Penalties: the modern approach

United Kingdom

If you enter into an agreement that provides that the other party has to pay you a large sum of money if it is in breach, you may find that the court will not enforce that term of the agreement, because it is a penalty. It is the same if the term imposes an obligation that has a similar effect: for example, requiring the party in breach to sell the other party an asset for less than it is worth, or to forego all or part of an expected payment. This is why it is important to remember the law on penalties in many different contexts. It is especially relevant in connection with good leaver/bad leaver provisions in private equity transactions, exit provisions in joint ventures and earn-outs in share and business sales.

In the older cases, when deciding if a term was a penalty the critical question was whether the amount involved was a genuine pre-estimate of the other party’s loss. The trend now, however, is to take a broader approach, focusing on whether the term is commercially justifiable in the circumstances of the transaction or is really just intended to deter the other party from breaching the agreement.
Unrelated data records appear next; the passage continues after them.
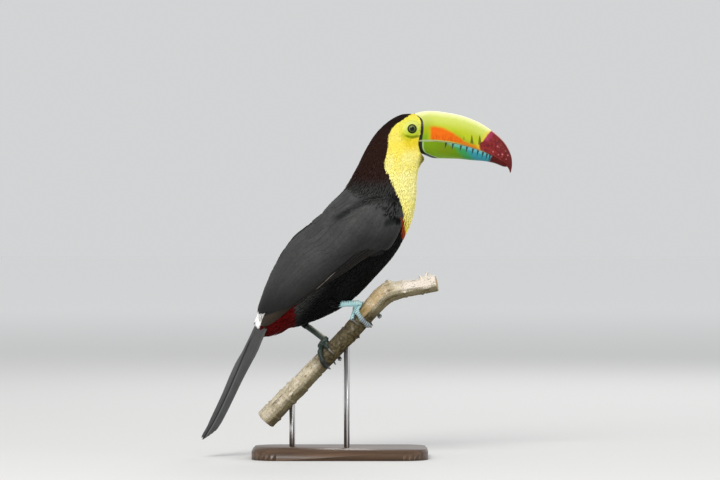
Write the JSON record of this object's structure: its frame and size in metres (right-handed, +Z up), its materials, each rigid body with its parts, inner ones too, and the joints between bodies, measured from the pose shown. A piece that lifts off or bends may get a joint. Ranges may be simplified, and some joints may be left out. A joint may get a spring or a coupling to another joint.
{
  "type": "keel-billed toucan museum model",
  "caption": "Life-size still model of a perching toucan with a large rainbow bill and a yellow bib, on a cut branch over a plain display stand.",
  "frame": {"origin": "middle of the stand base's underside, on the surface it rests on", "axes": "+Z up; +X the way the bird faces; the bird's right side is towards -Y"},
  "size_m": [0.3741, 0.13, 0.4158],
  "materials": {
    "head_plumage": "fine matt feathers, yellow face with a near-black crown",
    "neck_plumage": "matt feathers, dark maroon-black nape and a yellow bib",
    "body_plumage": "black feathers with a soft sheen, red under the tail",
    "wing_plumage": "smooth black flight feathers and coverts",
    "tail_plumage": "smooth slate-black tail feathers",
    "leg_plumage": "short black feathers",
    "bill_upper_horn": "satin horn, green with an orange flash and a maroon tip",
    "bill_lower_horn": "satin horn, green to blue with a maroon tip",
    "eye_gloss": "wet, clear gloss over an olive iris and a black pupil",
    "foot_skin": "scaly blue-grey skin",
    "claw_horn": "dark satin horn",
    "bark": "rough grey-brown bark with lichen",
    "stand_wood": "dark satin lacquer",
    "stand_steel": "brushed"
  },
  "bodies": {
    "root": {"bill_lower": "bill_lower_horn", "bill_upper": "bill_upper_horn", "claw_left_1": "claw_horn", "claw_left_2": "claw_horn", "claw_left_3": "claw_horn", "claw_left_4": "claw_horn", "claw_right_1": "claw_horn", "claw_right_2": "claw_horn", "claw_right_3": "claw_horn", "claw_right_4": "claw_horn", "eye_left": "eye_gloss", "eye_right": "eye_gloss", "head": "head_plumage", "neck": "neck_plumage", "perch": "bark", "shank_left": "foot_skin", "shank_right": "foot_skin", "stand_base": "stand_wood", "stand_rod_high": "stand_steel", "stand_rod_low": "stand_steel", "tail": "tail_plumage", "thigh_left": "leg_plumage", "thigh_right": "leg_plumage", "toe_left_1": "foot_skin", "toe_left_2": "foot_skin", "toe_left_3": "foot_skin", "toe_left_4": "foot_skin", "toe_right_1": "foot_skin", "toe_right_2": "foot_skin", "toe_right_3": "foot_skin", "toe_right_4": "foot_skin", "trunk": "body_plumage", "wing_left": "wing_plumage", "wing_right": "wing_plumage"}
  },
  "joints": []
}
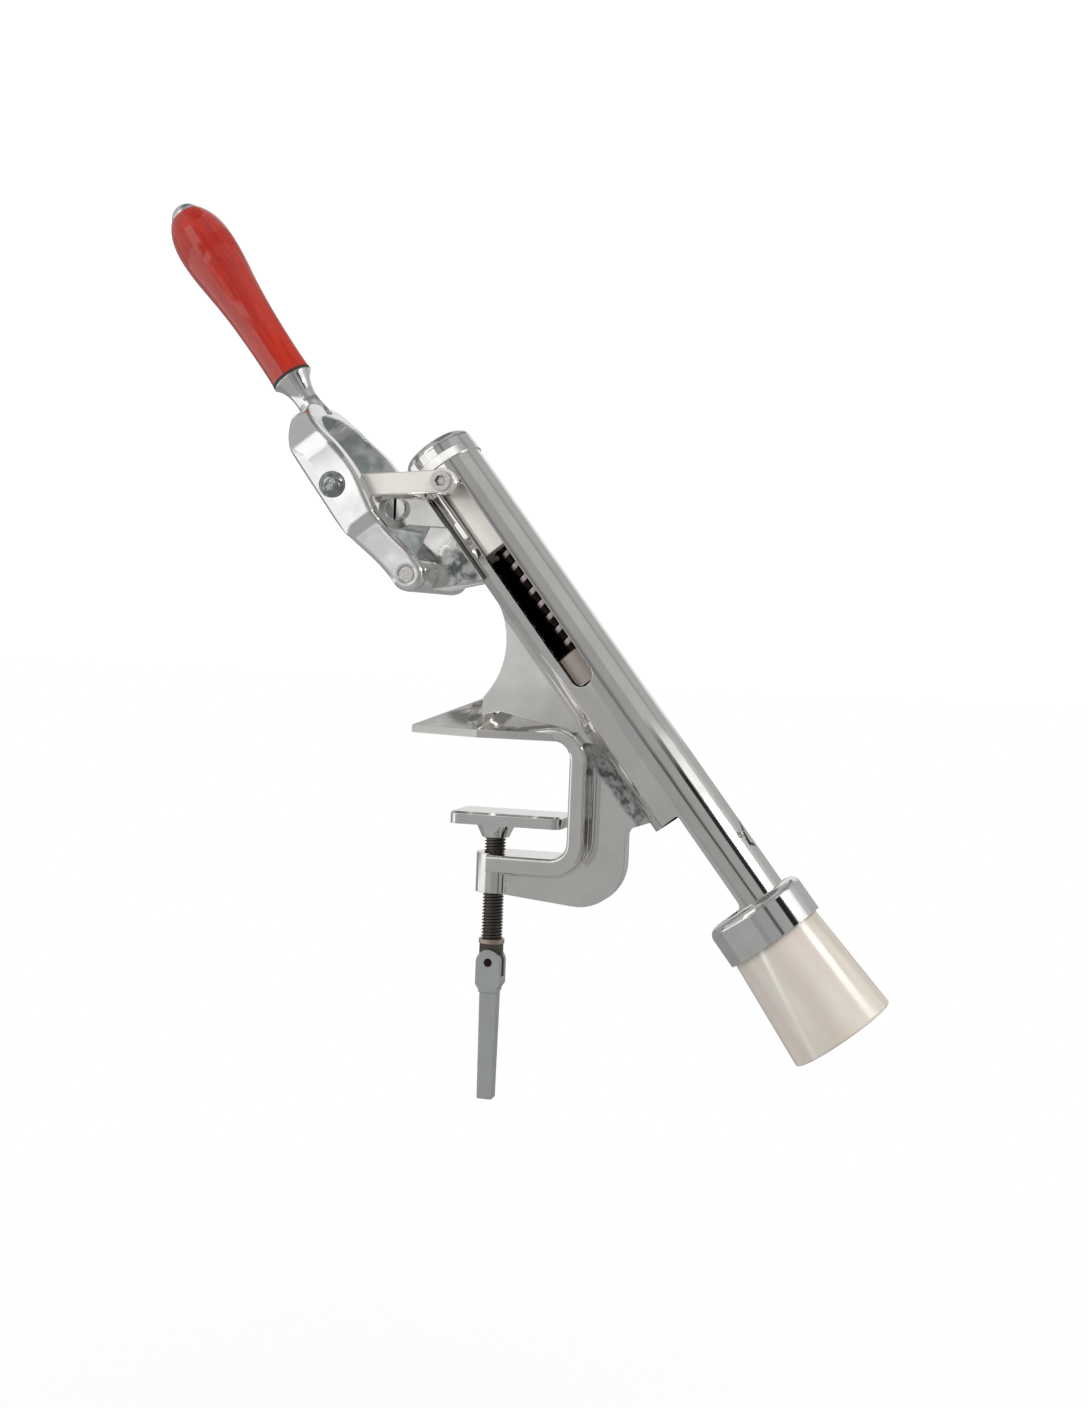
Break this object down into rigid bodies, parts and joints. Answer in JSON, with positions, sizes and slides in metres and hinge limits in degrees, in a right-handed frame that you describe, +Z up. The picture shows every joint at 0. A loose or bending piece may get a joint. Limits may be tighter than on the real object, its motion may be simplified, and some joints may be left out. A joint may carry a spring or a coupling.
{
  "type": "bar-mounted corkscrew",
  "caption": "Bar corkscrew that clamps to a counter edge: a lever drives a screw spindle down a sloping barrel into a bottle held in a flared guide and draws the cork out.",
  "frame": {"origin": "middle of the top jaw's flat underside, where it rests on the bar", "axes": "+Z up, +X horizontally towards the bottle end, Y across the machine, which is symmetric about Y = 0"},
  "size_m": [0.3666, 0.0842, 0.429],
  "materials": {
    "chrome_body": "polished chrome plate over cast metal",
    "chrome_lever": "polished chrome plate",
    "cream_plastic": "pearly cream moulded plastic",
    "bright_screw": "bright plated screw",
    "bronze": "sintered bronze",
    "black_ring": "thin black ring",
    "red_wood": "red-stained varnished wood",
    "dark_steel": "blackened steel",
    "steel_pin": "bright steel",
    "zinc_bolt": "dark zinc-plated steel",
    "steel_bar": "bright flat bar",
    "light_steel": "machined steel",
    "worm_steel": "hardened steel wire",
    "thread_steel": "dark threaded steel",
    "copper_ring": "coppery ring",
    "grey_steel": "satin grey steel"
  },
  "bodies": {
    "frame": {"body_casting": "chrome_body", "barrel_cap": "chrome_body", "bell_collar": "chrome_body", "bottle_guide": "cream_plastic", "lug_screw": "bright_screw", "pivot_bushes": "bronze"},
    "lever": {"lever_yoke": "chrome_lever", "grip_ring": "black_ring", "handle_grip": "red_wood", "handle_rod": "dark_steel", "handle_end_cap": "chrome_lever", "pivot_pin": "steel_pin", "link_bolts": "zinc_bolt"},
    "links": {"near_link": "steel_bar", "far_link": "steel_bar"},
    "carriage": {"carriage": "light_steel", "carriage_plug": "light_steel", "thrust_washer": "bronze", "carriage_bolts": "steel_pin", "bolt_spacers": "steel_pin"},
    "spindle": {"spindle": "dark_steel", "worm": "worm_steel"},
    "nut": {"spindle_nut": "light_steel"},
    "pad": {"clamp_pad": "chrome_body", "pad_ring": "dark_steel"},
    "screw": {"clamp_screw": "thread_steel", "screw_collar": "copper_ring"},
    "tommy": {"tommy_handle": "grey_steel", "tommy_pin": "dark_steel"}
  },
  "joints": [
    {"name": "lever_swing", "type": "hinge", "parent": "frame", "child": "lever", "pos_m": [-0.04286, 0, 0.07451], "axis": [0, 1, 0], "range_deg": [0, 131.07]},
    {"name": "carriage_travel", "type": "slide", "parent": "frame", "child": "carriage", "axis": [0.6157, 0, -0.788], "range_m": [0, 0.10901]},
    {"name": "link_turn", "type": "hinge", "parent": "carriage", "child": "links", "pos_m": [-0.02944, 0, 0.11824], "axis": [0, 1, 0], "range_deg": [0, 62.94]},
    {"name": "spindle_spin", "type": "hinge", "parent": "carriage", "child": "spindle", "pos_m": [-0.02944, 0, 0.11824], "axis": [0.6157, 0, -0.788], "range_deg": [0, 2910.09]},
    {"name": "nut_travel", "type": "slide", "parent": "frame", "child": "nut", "axis": [0.6157, 0, -0.788], "range_m": [0, 0.05001]},
    {"name": "clamp_lift", "type": "slide", "parent": "frame", "child": "pad", "axis": [0, 0, 1], "range_m": [-0.006, 0.02]},
    {"name": "clamp_turn", "type": "hinge", "parent": "pad", "child": "screw", "pos_m": [-0.0057, 0, -0.06], "axis": [0, 0, 1], "range_deg": [-1440, 4800]},
    {"name": "tommy_fold", "type": "hinge", "parent": "screw", "child": "tommy", "pos_m": [-0.0057, 0, -0.1068], "axis": [0, 1, 0], "range_deg": [-90, 90]}
  ],
  "couplings": [
    {"joint": "carriage_travel", "follows": "lever_swing", "m_per_rad": 0.047648},
    {"joint": "link_turn", "follows": "lever_swing", "ratio": 0.48011},
    {"joint": "spindle_spin", "follows": "lever_swing", "ratio": 22.199},
    {"joint": "nut_travel", "follows": "lever_swing", "m_per_rad": 0.021857},
    {"joint": "clamp_lift", "follows": "clamp_turn", "m_per_rad": 0.00023873}
  ]
}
Cavendish Square Holdings BV and another company v Makdessi [2012] EWHC 3582 (Comm), decided in the High Court in December 2012, featured an unsuccessful attempt to invoke the law on penalties in connection with a deferred payment for shares and a call option over further shares. The judgment is a good illustration of the court’s approach and its reluctance to interfere with parties’ freedom to contract in commercial transactions. It also gives us some useful pointers for avoiding the law on penalties.

The facts

The dispute was over various clauses in an agreement for the purchase initially of a 60% holding in the largest advertising and marketing communications group in the Middle-East from its founder and one other person. The buyer attributed much of the value of the target to its goodwill, which was derived almost entirely from the founder’s involvement in the business and his relationships in the region. The consideration was payable in three instalments and included an option for the buyer to acquire the remaining shares at a later date.
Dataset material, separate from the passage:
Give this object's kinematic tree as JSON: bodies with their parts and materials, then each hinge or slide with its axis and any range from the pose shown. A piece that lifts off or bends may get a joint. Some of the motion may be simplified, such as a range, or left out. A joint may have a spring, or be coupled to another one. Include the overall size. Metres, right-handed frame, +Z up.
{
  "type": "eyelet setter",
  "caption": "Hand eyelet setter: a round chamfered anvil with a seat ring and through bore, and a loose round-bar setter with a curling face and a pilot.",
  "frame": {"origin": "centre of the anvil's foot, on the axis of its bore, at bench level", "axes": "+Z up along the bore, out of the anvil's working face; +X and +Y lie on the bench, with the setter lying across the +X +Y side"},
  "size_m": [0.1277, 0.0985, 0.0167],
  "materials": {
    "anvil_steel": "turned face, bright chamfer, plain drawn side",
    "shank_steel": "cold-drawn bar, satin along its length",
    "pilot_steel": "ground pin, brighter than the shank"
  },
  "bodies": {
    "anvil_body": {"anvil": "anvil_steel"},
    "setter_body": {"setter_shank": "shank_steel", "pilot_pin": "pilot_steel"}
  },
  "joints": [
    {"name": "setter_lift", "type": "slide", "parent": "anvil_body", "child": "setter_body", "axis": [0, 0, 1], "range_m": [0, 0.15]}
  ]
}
The agreement also included restrictive covenants, breach of which resulted in cancellation of any outstanding instalments and triggered the option at a discounted price so that goodwill (which would otherwise have substantially increased the price) was ignored. The founder breached the restrictive covenants, but argued that the buyer could not cancel the deferred payments or buy the remaining shares at the lower value, as these terms were penal.

The modern approach

In line with earlier cases, the judge decided that the law of penalties could apply to terms under which property and money were taken away from the party in breach. It made no difference that the quite separate law of forfeiture, with different rules, might also apply. But were the terms penal? The judge posed four questions and decided they were not:

  • Was there a commercial justification for the terms? Yes. The commercial rationale was to provide a complete end to the relationship between the sellers and the buyer and to adjust the consideration for the shares in order to account for a substantial loss in goodwill caused by the breach of the restrictive covenants.
  • Were the terms extravagant or oppressive? No. The valuation of the shares included a substantial amount for goodwill. The breach of the restrictive covenants was likely to have a substantial impact on goodwill, and therefore the reduction in the consideration was neither extravagant nor oppressive.
  • Was the predominant purpose to deter breach? No. The main purpose of the terms was to decouple the parties and adjust the consideration for the shares.
  • Were the provisions negotiated on a level playing field? Yes. The terms were thoroughly negotiated by the parties, who were both represented by experienced solicitors.

The judge also commented that the courts are reluctant to interfere in commercial transactions and should not be too hasty to decide that a term was a penalty (although there might be exceptional circumstances).

What does this mean for you?

Buyers often try to retain key people and protect the acquired business by using structures like those used by the buyer in this case. The case turned very much on its facts and there is no assurance that these structures will work every time. But asking yourself how your proposed transaction stands up to the four questions asked by the judge here will be a good start.